Çeviri: Ercan Çankaya

Hindistanlı askeri stratejist Shashi Asthana’nın Modern Diplomacy’deki analizine göre Karabağ Savaşı, NATO’nun kriz anlarında stratejik karar alma kapasitesinin zayıfladığını gösterirken Siyasal İslam’a moral ve motivasyon kazandırdı.

Azerbaycan’la Ermenistan arasındaki ateşkes çok sayıda masum insanın hayatını kaybetmesini engellese de Ermenistan kamuoyunda derin bir hayal kırıklığı ve üzüntüye neden oldu. İHA’lar gibi yeni teknoloji teçhizatların da yoğun bir şekilde kullanıldığı, siyasi güç oyunlarıyla son teknoloji silahlardan sonuna kadar yararlanılan savaş; hibrit savaş stratejisinin son ve en gelişmiş örneklerinden biri oldu.

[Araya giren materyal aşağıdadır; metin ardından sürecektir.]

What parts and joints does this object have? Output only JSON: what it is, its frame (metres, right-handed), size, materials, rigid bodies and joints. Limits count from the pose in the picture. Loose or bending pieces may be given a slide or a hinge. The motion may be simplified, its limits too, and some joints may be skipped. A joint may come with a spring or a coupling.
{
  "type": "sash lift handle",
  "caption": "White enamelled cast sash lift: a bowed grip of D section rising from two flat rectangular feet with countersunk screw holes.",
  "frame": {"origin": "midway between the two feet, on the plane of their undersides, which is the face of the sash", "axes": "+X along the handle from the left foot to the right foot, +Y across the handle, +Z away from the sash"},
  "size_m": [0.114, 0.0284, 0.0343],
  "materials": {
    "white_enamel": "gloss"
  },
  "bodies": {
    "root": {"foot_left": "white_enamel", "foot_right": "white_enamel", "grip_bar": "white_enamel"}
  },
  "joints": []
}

Modern Diplomacy’de yayımlanan makalede bu savaştan stratejik ve askeri anlamda çıkarılacak çok önemli dersler olduğu iddia ediliyor.

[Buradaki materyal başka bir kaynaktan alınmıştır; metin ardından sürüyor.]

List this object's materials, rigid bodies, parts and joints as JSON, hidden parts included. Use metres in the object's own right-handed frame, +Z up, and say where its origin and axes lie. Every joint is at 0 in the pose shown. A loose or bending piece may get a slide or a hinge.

KARABAĞ’IN GELECEĞİ HÂLÂ BELİRSİZ
Azerbaycan ve Ermenistan arasında imzalanan ateşkes anlaşması Azerbaycan ve Türkiye’de memnuniyet yaratsa da Ermenistan kamuoyunun artan öfkesi, Karabağ bölgesindeki Ermeni halkın huzursuzluğu barış sürecinin geleceğini belirsiz hale getiriyor.

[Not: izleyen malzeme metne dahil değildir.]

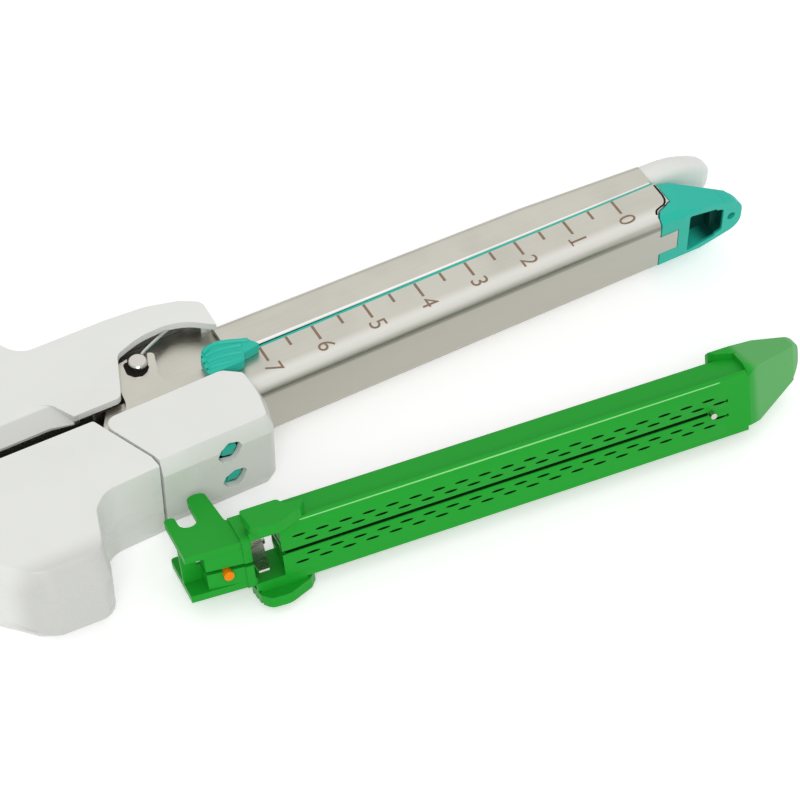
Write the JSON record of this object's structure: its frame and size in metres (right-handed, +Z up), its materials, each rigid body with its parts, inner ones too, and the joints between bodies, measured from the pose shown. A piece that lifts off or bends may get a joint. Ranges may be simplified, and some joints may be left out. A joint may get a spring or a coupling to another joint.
{
  "type": "linear cutter stapler",
  "caption": "Linear cutter stapler in white plastic and steel, lying on its side, teal reload loaded, spare green reload beside it",
  "frame": {"origin": "on the table under the front housing, on the housing's flat side", "axes": "+X along the jaws towards the tip, +Y across from the lever towards the anvil half, +Z up"},
  "size_m": [0.2362, 0.0783, 0.0235],
  "materials": {
    "steel": "satin, deep drawn",
    "bright_steel": "ground",
    "pin_steel": "turned",
    "staple_wire": "drawn wire",
    "white_plastic": "fine matt",
    "teal_plastic": "satin",
    "green_plastic": "satin",
    "orange_plastic": "satin"
  },
  "bodies": {
    "cartridge_half": {"cartridge_channel": "steel", "front_housing": "white_plastic", "lever_pivot_pin": "pin_steel", "rear_hinge_pin": "pin_steel", "cartridge_body": "teal_plastic", "cartridge_pan": "steel", "cartridge_staples": "staple_wire", "cartridge_drivers": "teal_plastic", "cartridge_gap_pin": "pin_steel", "cartridge_indicator_pin": "orange_plastic"},
    "anvil_half": {"anvil_channel": "steel", "anvil_plate": "bright_steel", "anvil_nose": "white_plastic", "upper_handle": "white_plastic", "latch_pin": "pin_steel", "latch_spring": "pin_steel"},
    "lever": {"locking_lever": "white_plastic", "hook_plate_upper": "bright_steel", "hook_plate_lower": "bright_steel", "lever_rivets": "pin_steel"},
    "firing_train": {"firing_knob": "white_plastic", "pusher_block": "white_plastic", "push_bars": "bright_steel", "knife": "bright_steel", "wedge_sled": "bright_steel"},
    "spare_reload": {"reload_body": "green_plastic", "reload_pan": "steel", "reload_staples": "staple_wire", "reload_drivers": "green_plastic", "reload_gap_pin": "pin_steel", "reload_indicator_pin": "orange_plastic", "reload_knife": "bright_steel", "reload_sled": "bright_steel"}
  },
  "joints": [
    {"name": "lever_open", "type": "hinge", "parent": "cartridge_half", "child": "lever", "pos_m": [-0.002, -0.002, 0.0088], "axis": [0, 0, 1], "range_deg": [0, 22]},
    {"name": "jaw_open", "type": "hinge", "parent": "cartridge_half", "child": "anvil_half", "pos_m": [-0.114, 0.0068, 0.0088], "axis": [0, 0, 1], "range_deg": [0, 8]},
    {"name": "firing", "type": "slide", "parent": "cartridge_half", "child": "firing_train", "axis": [1, 0, 0], "range_m": [0, 0.078]},
    {"name": "reload_lift", "type": "slide", "parent": "cartridge_half", "child": "spare_reload", "axis": [0, 0, 1], "range_m": [0, 0.06]}
  ],
  "couplings": [
    {"joint": "jaw_open", "follows": "lever_open", "ratio": 0.3636}
  ]
}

‘HAYAL KIRIKLIĞINA UĞRADILAR’
Savaştan önce ve savaş sırasında önemli stratejik hatalar yapsalar da Ermenistan yönetimi yenilgiyi zamanında kabul ederek ülkelerinin kaybının daha da büyümesini engelledi. Karabağ bölgesinin stratejik önem taşıyan şehri Suşa’nın kaybedilmesinin ardından orduyu bölgenin en büyük şehri Hankendi’ye ve Ermenistan’ı Karabağ’a bağlayan karayoluna konuşlandırdılar. Analizde, yenilgiyi kabul etmelerindeki bir diğer etkeninse müttefiklerinin ve Rusya’nın zayıf desteğiyle hayal kırıklığına uğramış olmaları olduğu iddia ediliyor.

‘NATO VE ABD KRİZ YÖNETME YETENEĞİNİ KAYBETTİ’
İki devlet arasındaki altı hafta süren savaş, NATO ve Avrupa Birliği’nin kriz döneminde müttefiklerine yardım etme kapasitelerini kaybettiğini göstermesi bakımından oldukça öğretici. Çatışmanın uluslararası politika düzeyinde en önemli etkisi Siyasal İslam’a kazandırdığı moral motivasyon oldu.

‘ERDOĞAN’IN İŞTAHINI KABARTACAK’
Analizde Azerbaycan'ın zaferinin; Erdoğan’ın yeni Osmanlıcılık hayallerini, bölgede bulunan petrol ve doğalgaz boru hatları üstündeki kontrolünü artırma iştahını kabartacağını savunuyor. Bölgedeki anlaşmazlık ve karşılıklı düşmanlığın uzun sayılabilecek bir tarihi olmasına rağmen sonuncusunun Erdoğan’ın aktif desteğiyle tetiklendiği iddia ediliyor.

Pakistan ve Suriye’deki çatışma bölgelerinden Azerbaycan’a maaş karşılığında cihatçıların taşınmasına aracılık edildiği suçlamasının da yer aldığı makalede, savaşın Erdoğan’ın Radikal İslamcı gruplar arasındaki popülerliğini artıracağına işaret ediliyor.

Savaş, NATO’nun bölünmüşlüğünü ve kriz anlarında karar alma kapasitesinin zayıfladığını göstermesine rağmen son zamanlarda NATO’nun zayıflığının açığa çıktığı tek olay değildi. NATO, Türkiye’nin Doğu Akdeniz’de Yunanistan’la karşı karşıya gelmesine de kararlı bir müdahalede bulunamamıştı. Analize göre bu çoklu ittifaklar çağında, NATO’nun ne kadar kararlı olabileceği de ayrı bir tartışma konusu.